The main critique for the “open-eye” search is that analyser’s event selection may still be influenced by their expectations, and even experienced scientists may not notice how a simple requirement, which may initially look totally uncontroversial, introduces a signature in data that can be interpreted as signals. If searches involve non-standard selection beyond those established by independent performance groups a prior the searches, non-standard selection cuts should be significantly reviewed and cross checked using some toy Monte Carlo simulations (if realistic MC is not available), or some kinematic considerations should be invoked that illustrate the selection does not influence final observation. The easiest way to avoid the complex problem discussed above is to avoid any selection requirements that may influence the signal region in data, and use only well-established and recommended event selection and object identification criteria for constructing the signal region.
Model-independent searches are a type of searches that use multiple selection criteria that reduce known background events, such as those from the Standard Model processes. Such searches can be blinded or unblinded. For example, searches in invariant mass of two jets are typically known are model-dependent if no selections tuned to particular exotic models are applied. In this example blinding concept is less common given the inclusive style of searches, and the fact that jets are typically reconstructed using a well-defined jet reconstruction procedure defined for a broad range of general measurements.

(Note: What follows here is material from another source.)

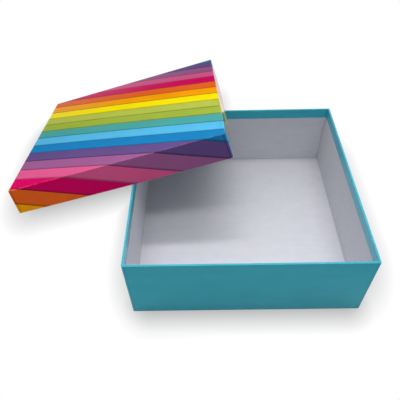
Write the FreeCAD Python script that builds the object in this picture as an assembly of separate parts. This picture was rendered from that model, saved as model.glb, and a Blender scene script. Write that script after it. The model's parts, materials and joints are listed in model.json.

General searches belong to a technique where the unblinded analysis is applied to data using multiple observable, and comparing such observables with the Standard Model predictions. Typically, unblinded character is justified by using a well-defined event and object reconstruction procedure used for other measurements, i.e unrelated to searches. For example, a calculation of the rates (or cross sections) of events with a different number of well isolated leptons and comparison of such rates with the Standard Model expectations is a typical example of general searches.